One of the big questions coming out of the pandemic is around what changes that occurred will remain permanent and what will shift back to “normal” eventually. On the revenue side, we have American believing that wide, sweeping changes have create a new normal. Delta has taken a more conservative and measured approach.
For that reason, I’m always interested in seeing what Delta says about this new world, and that means listening to President Glen Hauenstein give his opinions on the quarterly earnings calls. Last week’s call gave some interesting nuggets, and today I want to focus on Delta’s efforts to start overbooking more. This is a good thing. Get excited. Seriously.

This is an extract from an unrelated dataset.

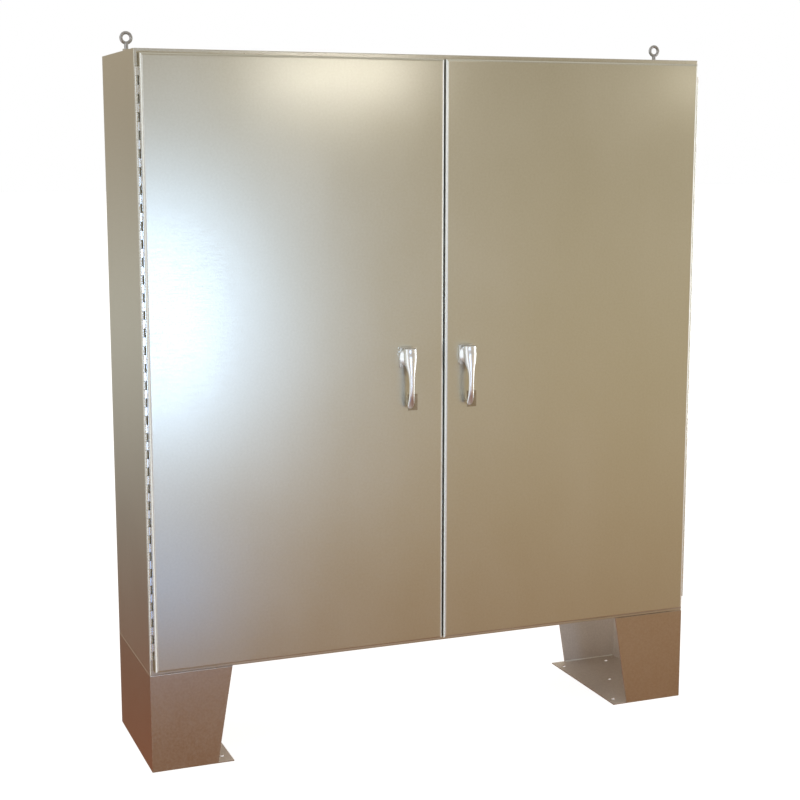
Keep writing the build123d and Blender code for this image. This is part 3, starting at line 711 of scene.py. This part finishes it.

In recent years, Delta has not been afraid to oversell its flights. It bumps more than twice as many people per enplanement than American or United.
Denied Boardings per Ten Thousand Enplaned Passengers by Marketing Airline FY 2022
That being said, when Delta bumps, it has no trouble paying the price to get people to take a different flight on their own, or what the industry calls a “voluntary denied boarding.” You can’t see it on the chart, but during 2022, it reported a whopping 2 people that had to be involuntarily denied boarding, and those are the ones you want to avoid.
My assumption here is that Delta solicits earlier, more often, and is willing to go to a higher price in its bid to avoid bumping people involuntarily than American does. Like Delta, United almost never bumps someone, but it also presumably overbooks less since its voluntary rate is much lower than Delta’s.
So, it was with interest that I read Glen’s comments on needing to increase overbooking due to a higher rate of no-shows. The airline’s Q1 load factor was 81 percent. This was a huge increase vs Q1 2022 when Omricon was still wreaking havoc on travel demand, but it’s a couple points lower than where Delta had been in pre-pandemic Q1s.
Delta calls the percentage of people who show up the “materialization” rate. In other words, what percent of bookings actually materialize versus being canceled or changed? These days, behavior has changed and people are changing more frequently than before. You could say that this is due to the disappearance of change fees, creating less friction for people to change their flights. But the removal of change fees was also a response to changed customer behavior during the pandemic. So there is something of a “chicken or the egg” question here.
Either way, with more people not showing up for their booked flights, Delta wants to start overbooking more. But as Glen explains, the airline is approaching this cautiously.
…So, if you were [booked to] 103% [of capacity] on average and you have 2 extra points [to fill due to lower materialization], you just go to 105% in terms of what your ability to take is.
There’s a little bit of risk in that, and so we probably won’t go to 105% right away. We go to 104%, see how that works, 104.5%. And that’s why you have to retrain yourself and see what the actual events happen because these are changing in relatively condensed time periods. We don’t want to overshoot and cause a disruption, so we’re going to be a little bit more careful on getting that real-time.
The key here is finding consistency. I don’t think Glen was using real numbers here, but let’s just pretend he was. Let’s say you consistently have 5 percent of travelers not showing up. You would then book every flight to 105 percent, knowing that every single time you’d come in right on the nose.
But that is not how demand works. It’s choppy. I remember in the old days at America West, we had Friday night flights from LA to Vegas that were full of no-shows. My memory gets fuzzier every year, but I seem to recall we’d overbook those things by a third or more, and the airplanes would go out with empty seats. But try doing that to a flight from Omaha to Las Vegas and you’d have a very different profile.
Even that madness is solvable, however, if each route is consistent. The problem is, we’d have some Fridays where everyone would show up for those flights to Vegas. It was an unmitigated disaster. But you play the averages, and you also have to respond to the environment around you.
Over time, airlines have begun to overbook much less. Take a look at these eye-popping numbers from 1999.
Denied Boardings per Ten Thousand Enplaned Passengers by Operating Airline FY 1999
These numbers look absolutely bonkers compared to today, but that’s because things changed. The feds jacked up the amount airlines had to pay for involuntarily denying someone boarding. Then, of course, Dr Dao got dragged off a United Express flight by the local police. That made airlines change their procedures to pay a lot more to avoid involuntary denied boardings. Costs skyrocketed, so airlines backed off on overbooking as much.
Now we live in a new world of no change fees, and behavior appears, we hope, to be solidifying into a pattern. With a pattern, airlines like Delta can start increasing overbooking rates to fill more seats. Glen’s comments are encouraging.
In case I wasn’t clear, we should all be happy about this. Having no change fees is a clear consumer benefit, because it allows people to change their plans more freely. That is not good for airlines unless it’s happening at a consistent rate. If it is consistent, they can just overbook more and offset the impact of having no change fees. Everyone wins.
If airlines can get a hold of this issue, then it bodes well for change fees remaining off the books in the future. I’m hopeful that’s what is happening here.